The results have some “funny” things in them as well.
They have 10 age categories. It is certainly possible that their polling robot would ask for direct age entry. So…okay, but what happened to 18-29 year-olds? It looks like the youngest age category starts at 30.
So much for their “random sample” of voters in Pennsylvania.
For income, they have an astonishing 15 categories. Political pollsters never ask for household income directly, only in rough categories. People are highly reluctant to give their income over the phone in a political survey. But pollsters do get reasonable compliance when asking about income in a small number of broad categories.
The fact is, no real election poll would ever ask about income in 15 categories. There are several reasons, particularly for robo-polls:
- It simply takes too long to read through all these categories
- There are only 10 digits + 2 symbols on the touchtone pad, so 12 categories would be the maximum. One key would be needed for a “read them again” response so that means 9 (or maybe 11 using symbols) categories could be the maximum realistic number of categories
- Too many categories reduce compliance because the income categories become too small. That is, as you increase the number of categories, it feels more and more like asking income directly.

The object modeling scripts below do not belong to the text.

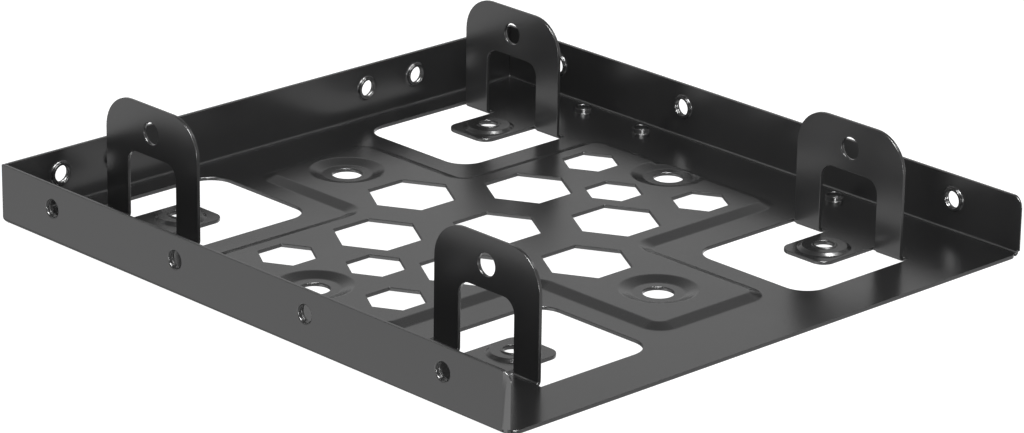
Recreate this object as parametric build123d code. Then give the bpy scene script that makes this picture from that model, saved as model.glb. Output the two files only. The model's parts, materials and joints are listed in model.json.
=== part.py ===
from build123d import *
import os

# Drive bay adapter bracket: one sheet of steel, pierced, pressed and folded up.
# Millimetres. The origin is the middle of the tray's outline, on its underside.
# +X is the right side wall, +Y the rear wall, -Y the open front, +Z up.

# Sheet
sheet = 0.8
bend_inner_radius = 0.5

# Tray
tray_width = 145.4
tray_length = 154.0
wall_height = 12.9
wall_front_corner_radius = 2.5
corner_seam = 0.1
corner_relief_radius = 0.3
front_relief_depth = 0.6
lead_in_length = 2.0
lead_in_depth = 0.5
front_floor_corner_radius = 1.8

# Four arched ears, folded up from the floor, that hold a drive between them
drive_width = 101.6
drive_clearance = 0.1
drive_hole_spacing = 101.6
ear_offset = 2.8
ear_width = 29.7
ear_height = 26.75
ear_corner_radius = 8.0
ear_hole_height = 20.9
ear_hole_diameter = 4.8
window_width = 15.7
window_height = 15.75
window_corner_radius = 3.0

# Openings in the floor that the ears came out of
cutout_inner_x = 21.5
cutout_side_gap = 1.3
cutout_corner_radius = 5.5

# Foot tabs left in the floor inside the windows
tab_width = 12.8
tab_reach = 13.85
tab_corner_radius = 3.0
boss_from_ear = 6.7
boss_base_diameter = 11.1
boss_height = 0.6
boss_slope = 0.8
boss_hole_diameter = 4.2

# Raised cross in the floor
pattern_offset = 3.6
cross_height = 0.85
cross_slope = 2.8
cross_half_length = 56.4
cross_half_width = 28.0
cross_stem_half_width = 16.2
cross_stem_rear = 59.3
cross_stem_front = 63.6
cross_corner_radius = 5.0
cross_inside_radius = 2.5

# Round dimples pressed back down through the cross
dimple_reach_x = 50.4
dimple_reach_y = 47.3
dimple_diameter = 16.3
dimple_slope = 2.7
dimple_hole_diameter = 6.5

# Hexagonal vents, measured across their flats
large_vent_flats = 16.8
large_vent_row = 26.6
large_vent_column = 21.5
small_vent_flats = 11.1
small_vent_near_x = 33.9
small_vent_far_x = 43.3
small_vent_row = 16.65

# Screw holes with a collar drawn inwards, in the walls, the floor and the foot tabs
side_hole_pitch = 39.62
side_hole_offset = 0.75
wall_hole_height = 7.7
wall_hole_diameter = 3.8
rear_hole_first = 28.4
rear_hole_offset = -0.4
rear_hole_pitch = 14.55
left_rear_holes = 3
right_rear_holes = 2
floor_hole_from_wall = 5.4
floor_hole_places = (47.4, 28.9, -29.3)
floor_hole_diameter = 3.0
wall_collar_thickness = 0.6
wall_collar_height = 0.75
foot_collar_thickness = 0.5
foot_collar_height = 0.2
floor_collar_thickness = 0.5
floor_collar_height = 1.1

# Worked out from the sizes above
bend_outer_radius = bend_inner_radius + sheet
half_width = tray_width / 2
half_length = tray_length / 2
ear_inner_x = (drive_width + drive_clearance) / 2
hinge_x = ear_inner_x + bend_outer_radius
ear_places = (ear_offset + drive_hole_spacing / 2, ear_offset - drive_hole_spacing / 2)
tab_end_x = ear_inner_x - tab_reach
boss_x = ear_inner_x - boss_from_ear
cross_top = sheet + cross_height
overlap = 1.0
reach_past = 5.0


def slab(sketch, low, high):
    """A flat sketch made solid between two heights."""
    return extrude(Pos(0, 0, low) * sketch, high - low)


def along_x(sketch, low, high):
    """A sketch drawn in Y and Z made solid between two X places."""
    return Pos(low, 0, 0) * extrude(Plane.YZ * sketch, high - low)


def along_y(sketch, low, high):
    """A sketch drawn in X and Z made solid between two Y places."""
    facing_rear = Plane(origin=(0, 0, 0), x_dir=(1, 0, 0), z_dir=(0, -1, 0))
    return Pos(0, high, 0) * extrude(facing_rear * sketch, high - low)


def rectangle(x0, x1, y0, y1):
    return Pos((x0 + x1) / 2, (y0 + y1) / 2) * Rectangle(x1 - x0, y1 - y0)


def rounded(sketch, radius, where):
    """The sketch with the corners that pass the test rounded."""
    return fillet([vertex for vertex in sketch.vertices() if where(vertex)], radius)


def mirrored(solid):
    return solid + mirror(solid, about=Plane.YZ)


def cross_outline(inset):
    """The raised cross's outline, drawn in by an inset that keeps every corner concentric."""
    arm = rectangle(
        -cross_half_length + inset, cross_half_length - inset,
        pattern_offset - cross_half_width + inset, pattern_offset + cross_half_width - inset,
    )
    stem_half = cross_stem_half_width - inset
    stem = rectangle(
        -stem_half, stem_half,
        pattern_offset - cross_stem_front + inset, pattern_offset + cross_stem_rear - inset,
    )

    def inside_corner(vertex):
        at_stem_side = abs(abs(vertex.X) - stem_half) < 1e-4
        at_arm_side = abs(abs(vertex.Y - pattern_offset) - (cross_half_width - inset)) < 1e-4
        return at_stem_side and at_arm_side

    def outside_corner(vertex):
        return not inside_corner(vertex)

    outline = rounded(arm + stem, cross_corner_radius - inset, outside_corner)
    return rounded(outline, cross_inside_radius + inset, inside_corner)


def raised_cross():
    base = Pos(0, 0, sheet) * cross_outline(0).face()
    top = Pos(0, 0, cross_top) * cross_outline(cross_slope).face()
    return loft([base, top], ruled=True)


def cone(x, y, bottom_diameter, top_diameter, low, high):
    return Pos(x, y, (low + high) / 2) * Cone(bottom_diameter / 2, top_diameter / 2, high - low)


dimple_places = (
    (0, pattern_offset + dimple_reach_y),
    (0, pattern_offset - dimple_reach_y),
    (dimple_reach_x, pattern_offset),
    (-dimple_reach_x, pattern_offset),
)


def floor_plan():
    """The floor seen from above: cut-outs for the ears, foot tabs and front corner reliefs."""
    plan = rectangle(
        -half_width + bend_outer_radius, half_width - bend_outer_radius,
        -half_length, half_length - bend_outer_radius,
    )
    front_corners = plan.vertices().sort_by(Axis.Y)[:2]
    plan = fillet(front_corners, front_floor_corner_radius)
    for side in (1, -1):
        for place in ear_places:
            half_opening = ear_width / 2 + cutout_side_gap
            opening = rectangle(cutout_inner_x, hinge_x, place - half_opening, place + half_opening)
            inboard = opening.vertices().sort_by(Axis.X)[:2]
            opening = fillet(inboard, cutout_corner_radius)
            tab = rectangle(tab_end_x, hinge_x + overlap, place - tab_width / 2, place + tab_width / 2)
            tab = fillet(tab.vertices().sort_by(Axis.X)[:2], tab_corner_radius)
            opening = opening - tab
            if side < 0:
                opening = mirror(opening, about=Plane.YZ)
            plan -= opening
    return plan


def pressed_floor():
    """The floor sheet. Its underside is its upper side moved down by one sheet thickness."""
    plan = floor_plan()
    upper = slab(plan, -reach_past, sheet) + raised_cross()
    for x, y in dimple_places:
        bottom = dimple_diameter - 2 * dimple_slope
        upper -= cone(x, y, bottom, dimple_diameter, sheet, cross_top)
    for side in (1, -1):
        for place in ear_places:
            top = boss_base_diameter - 2 * boss_slope
            upper += cone(side * boss_x, place, boss_base_diameter, top, sheet, sheet + boss_height)
    return upper - Pos(0, 0, -sheet) * upper


def folded_walls():
    """Both side walls and the rear wall with their bends, cut out of one rounded tray."""
    outer = slab(rectangle(-half_width, half_width, -half_length, half_length), 0, wall_height)
    inner = slab(
        rectangle(-half_width + sheet, half_width - sheet, -half_length - reach_past, half_length - sheet),
        sheet, wall_height + reach_past,
    )

    def fold_edges(block):
        """The lower edges along the two sides and the rear."""
        edges = block.faces().sort_by(Axis.Z)[0].edges()
        return edges.sort_by(Axis.Y)[1:]

    outer = fillet(fold_edges(outer), bend_outer_radius)
    inner = fillet(fold_edges(inner), bend_inner_radius)
    flat_floor = rectangle(
        -half_width + bend_outer_radius, half_width - bend_outer_radius,
        -half_length - reach_past, half_length - bend_outer_radius,
    )
    walls = outer - inner - slab(flat_floor, -reach_past, wall_height)

    side_view = rectangle(-half_length, half_length, 0, wall_height)
    front_top = [v for v in side_view.vertices() if v.X < 0 and v.Y > 0]
    side_view = fillet(front_top, wall_front_corner_radius)
    walls = walls & along_x(side_view, -half_width, half_width)
    return walls - mirrored(front_relief()) - mirrored(lead_in()) - mirrored(rear_corner_relief())


def front_relief():
    """The notch that lets a side wall's bend end cleanly at the open front."""
    notch = rectangle(
        half_width - bend_outer_radius, half_width + overlap,
        -half_length - overlap, -half_length + front_relief_depth,
    )
    return slab(notch, -overlap, bend_outer_radius)


def lead_in():
    """The wedge taken off a side wall's outer face at the front, so that the tray slides into a bay."""
    front = -half_length - overlap
    wedge = Polygon(
        (half_width, -half_length + lead_in_length),
        (half_width - lead_in_depth, -half_length),
        (half_width - lead_in_depth, front),
        (half_width + overlap, front),
        (half_width + overlap, -half_length + lead_in_length),
        align=None,
    )
    return slab(wedge, -overlap, wall_height + overlap)


def rear_corner_relief():
    """The seam between the rear wall and a side wall, and the round hole at its foot."""
    seam = rectangle(
        half_width - sheet - corner_seam, half_width - sheet,
        half_length - sheet, half_length + overlap,
    )
    fold_crossing = Pos(half_width - bend_outer_radius, half_length - bend_outer_radius)
    hole = fold_crossing * Circle(corner_relief_radius)
    return slab(seam, -overlap, wall_height + overlap) + slab(hole, -overlap, bend_outer_radius)


def ear():
    """One arched ear on the right side, folded up at its hinge line, centred on Y = 0."""
    upright = rectangle(ear_inner_x, ear_inner_x + sheet, bend_outer_radius, ear_height)
    ring = Pos(hinge_x, bend_outer_radius) * (Circle(bend_outer_radius) - Circle(bend_inner_radius))
    bend = ring & rectangle(ear_inner_x, hinge_x, 0, bend_outer_radius)
    root = rectangle(hinge_x, hinge_x + overlap, 0, sheet)
    folded = along_y(upright + bend + root, -ear_width / 2, ear_width / 2)

    outline = rectangle(-ear_width / 2, ear_width / 2, -reach_past, ear_height)
    outline = fillet(outline.vertices().sort_by(Axis.Y)[2:], ear_corner_radius)
    window = rectangle(-window_width / 2, window_width / 2, -2 * reach_past, window_height)
    window = fillet(window.vertices().sort_by(Axis.Y)[2:], window_corner_radius)
    outline = outline - window - Pos(0, ear_hole_height) * Circle(ear_hole_diameter / 2)
    return folded & along_x(outline, ear_inner_x - overlap, hinge_x + 2 * overlap)


def vent(x, y, flats):
    hexagon = RegularPolygon(flats / 2, 6, major_radius=False)
    return slab(Pos(x, pattern_offset + y) * hexagon, -overlap, cross_top + overlap)


def vents():
    places = [(0, 0, large_vent_flats)]
    for along in (large_vent_row, -large_vent_row):
        places.append((0, along, large_vent_flats))
    for side in (1, -1):
        places.append((side * small_vent_near_x, 0, small_vent_flats))
        for along in (1, -1):
            places.append((side * large_vent_column, along * large_vent_row / 2, large_vent_flats))
            places.append((side * small_vent_far_x, along * small_vent_row, small_vent_flats))
    return [vent(*place) for place in places]


def dimple_holes():
    return [
        Pos(x, y, cross_top / 2) * Cylinder(dimple_hole_diameter / 2, cross_top + 2 * overlap)
        for x, y in dimple_places
    ]


def drawn_collar(plane, diameter, thickness, height):
    """The ring drawn up round a hole. The plane lies on the near face of the sheet."""
    ring = Circle(diameter / 2 + thickness) - Circle(diameter / 2)
    return extrude(plane.offset(-sheet / 2) * ring, sheet / 2 + height)


def drawn_bore(plane, diameter, height):
    """The straight hole through the sheet and its collar."""
    return extrude(plane.offset(-sheet - overlap) * Circle(diameter / 2), sheet + height + 2 * overlap)


def wall_hole_planes():
    """A plane on the inner face at each wall hole, looking into the tray."""
    planes = []
    for side in (1, -1):
        for step in (-1.5, -0.5, 0.5, 1.5):
            at = (side * (half_width - sheet), side_hole_offset + step * side_hole_pitch, wall_hole_height)
            planes.append(Plane(origin=at, z_dir=(-side, 0, 0)))
    rear = [-rear_hole_first - step * rear_hole_pitch for step in range(left_rear_holes)]
    rear += [rear_hole_first + step * rear_hole_pitch for step in range(right_rear_holes)]
    for across in rear:
        at = (rear_hole_offset + across, half_length - sheet, wall_hole_height)
        planes.append(Plane(origin=at, z_dir=(0, -1, 0)))
    return planes


def drawn_holes():
    """Each collared hole's plane on the near face, and its diameter, collar thickness and collar height."""
    wall = (wall_collar_thickness, wall_collar_height)
    low = (floor_collar_thickness, floor_collar_height)
    foot = (foot_collar_thickness, foot_collar_height)
    holes = [(plane, wall_hole_diameter, *wall) for plane in wall_hole_planes()]
    for side in (1, -1):
        for along in floor_hole_places:
            at = (side * (half_width - floor_hole_from_wall), along, sheet)
            holes.append((Plane(origin=at), floor_hole_diameter, *low))
        for along in ear_places:
            at = (side * boss_x, along, sheet + boss_height)
            holes.append((Plane(origin=at), boss_hole_diameter, *foot))
    return holes


def bracket():
    body = pressed_floor() + folded_walls()
    for place in ear_places:
        body += mirrored(Pos(0, place, 0) * ear())
    body = body - vents() - dimple_holes()
    holes = drawn_holes()
    body = body + [drawn_collar(*hole) for hole in holes]
    return body - [drawn_bore(plane, diameter, height) for plane, diameter, _, height in holes]


os.makedirs("parts", exist_ok=True)
bracket_tray = bracket()
bracket_tray.label = "bracket_tray"
export_step(bracket_tray, "parts/bracket_tray.step")
print("solids:", len(bracket_tray.solids()), "volume:", round(bracket_tray.volume, 1))
print(bracket_tray.bounding_box())
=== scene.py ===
# %% [markdown]
# A drive bay adapter bracket is one sheet of steel, pierced, pressed and folded, then coated
# satin black. The solid model gives its true sizes and folds, but its edges are all as sharp
# as a razor. On the real sheet the press and the coating round every edge a little, and
# those small round edges are what catch the light. So this scene keeps the model's form,
# rounds its edges, gives it the coating, and lights it as for a catalogue picture.

# %% Load the model and note its box
import json
import math

import bmesh
import bpy
from mathutils import Matrix, Vector
from mathutils.bvhtree import BVHTree


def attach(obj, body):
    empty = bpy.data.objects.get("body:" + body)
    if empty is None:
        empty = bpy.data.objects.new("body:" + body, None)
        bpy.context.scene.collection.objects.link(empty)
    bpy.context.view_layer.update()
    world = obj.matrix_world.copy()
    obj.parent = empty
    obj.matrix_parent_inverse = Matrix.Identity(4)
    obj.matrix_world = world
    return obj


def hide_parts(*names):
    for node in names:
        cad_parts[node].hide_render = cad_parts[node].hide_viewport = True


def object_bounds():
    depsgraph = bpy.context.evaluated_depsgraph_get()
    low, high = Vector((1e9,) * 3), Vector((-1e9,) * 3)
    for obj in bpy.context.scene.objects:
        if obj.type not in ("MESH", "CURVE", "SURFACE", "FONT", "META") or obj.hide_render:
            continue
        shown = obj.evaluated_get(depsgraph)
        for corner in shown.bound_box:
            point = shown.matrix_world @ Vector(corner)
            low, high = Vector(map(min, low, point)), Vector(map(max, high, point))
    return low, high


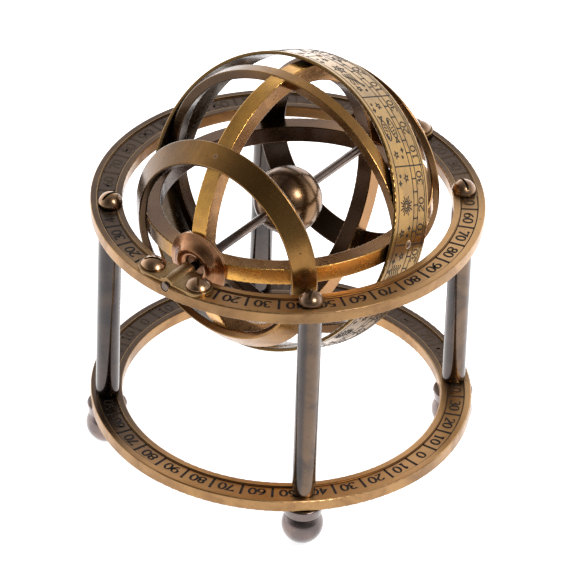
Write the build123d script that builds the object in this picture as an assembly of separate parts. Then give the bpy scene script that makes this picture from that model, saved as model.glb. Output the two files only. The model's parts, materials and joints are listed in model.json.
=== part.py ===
from build123d import *
import os
from math import cos, hypot, radians, sin, sqrt

# Desktop armillary sphere, millimetres.
# +Z is up and the origin is on the table, in the middle between the four feet.
# The polar axle lies level along Y, its front end towards -Y.

# --- driving dimensions -----------------------------------------------------
HORIZON_OUTER = 60.0        # outer radius of the horizon ring, at the top of the stand
BASE_OUTER = 59.0           # outer radius of the base ring
RING_WIDTH = 9.8            # radial width of both rings
RING_THICKNESS = 4.0
FOOT_HEIGHT = 14.0
PILLAR_LENGTH = 66.5
SPHERE_RADIUS = 44.0        # outer radius of the two colures
CENTRE_DROP = 0.5           # depth of the sphere's centre below the horizon ring's top
REST_TURN = 5.0             # how far the sphere is turned about its axle, in degrees
OBLIQUITY = 23.5            # tilt of the zodiac band to the equator, in degrees

# --- stand ------------------------------------------------------------------
LAND_WIDTH = 2.0            # plain border on either side of the number channel
CHANNEL_DEPTH = 0.5
RING_EDGE = 0.4             # rounding of the ring corners
PILLAR_RADIUS = 3.6
PILLAR_CIRCLE = 53.9
PILLAR_EDGE = 0.3
THREAD_RADIUS = 2.0         # M4 stud and screw
CLEAR_HOLE_RADIUS = 2.15
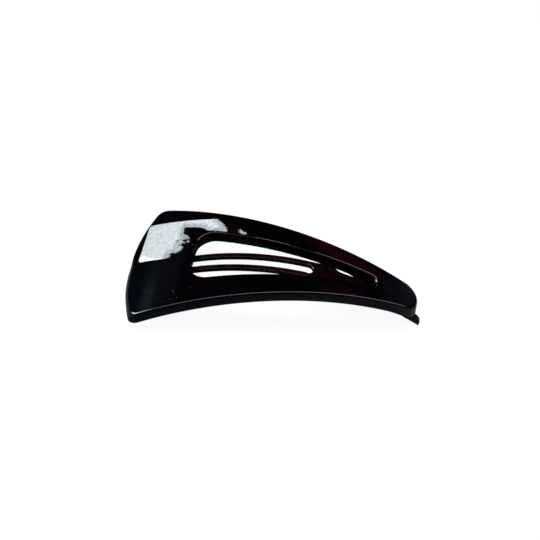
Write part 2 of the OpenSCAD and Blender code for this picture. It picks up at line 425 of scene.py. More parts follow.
def red_brown_plastic():
    """The tongue's thinner plastic, which lets wine red through, less at the pad and most at the tab."""
    tongue, looks = settings("tongue", "finish")
    finish, surface, place = new_finish("red brown plastic", Specular_IOR_Level=0.22, IOR=1.49)
    cloud = place.grain(0.45, 4.0, 0.65, 0.8)
    grain = place.times((0.6, 1.6, 1.0)).grain(1.4, 4.0, 0.65)
    along, _, _ = place.split()
    pad_x = rest_place(hinge_place()[0] + tongue.pad_place, 0)[0] / MM
    thin = 1.0 - along.eased(pad_x - 4.5, pad_x - 1.5) * 0.75 + along.eased(37.0, 39.5) * 0.9
    clear = (cloud.eased(0.34, 0.66) * (0.5 + grain * 0.9) * thin).held()
    hairs = place.times((0.4, 5.0, 1.0)).grain(3.0, 3.0, 0.6)
    feed(
        surface,
        Base_Color=blend(clear, tint(looks.brown), tint(looks.wine)),
        Roughness=0.10 + place.grain(0.6, 3.0, 0.6) * 0.10,
    )
    raise_grain(surface, hairs + grain * 2.0, 0.004 * MM, 0.6)
    return finish


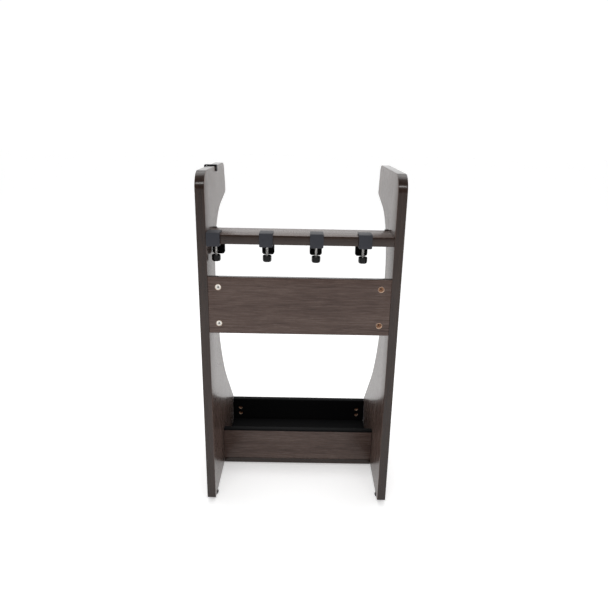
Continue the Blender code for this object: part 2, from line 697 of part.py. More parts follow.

The number of income categories alone suggests very strongly to me that this is a fake poll.
I took a quick look at the Waybackmachine for the URL, and it only has an archive from 2am today. I suppose it could be a brand new URL they moved to today, but given all the other issues”, it sure looks like a fake poll.
A couple of months ago, I was thinking about the incentives and disincentives for a campaign to set up a series of fake polls. If you believe that inertia can make a difference, then there are some good incentives for doing this.
This poll may be our first such specimen–if so, it is very badly done. In the future, they may be much more difficult to uncover.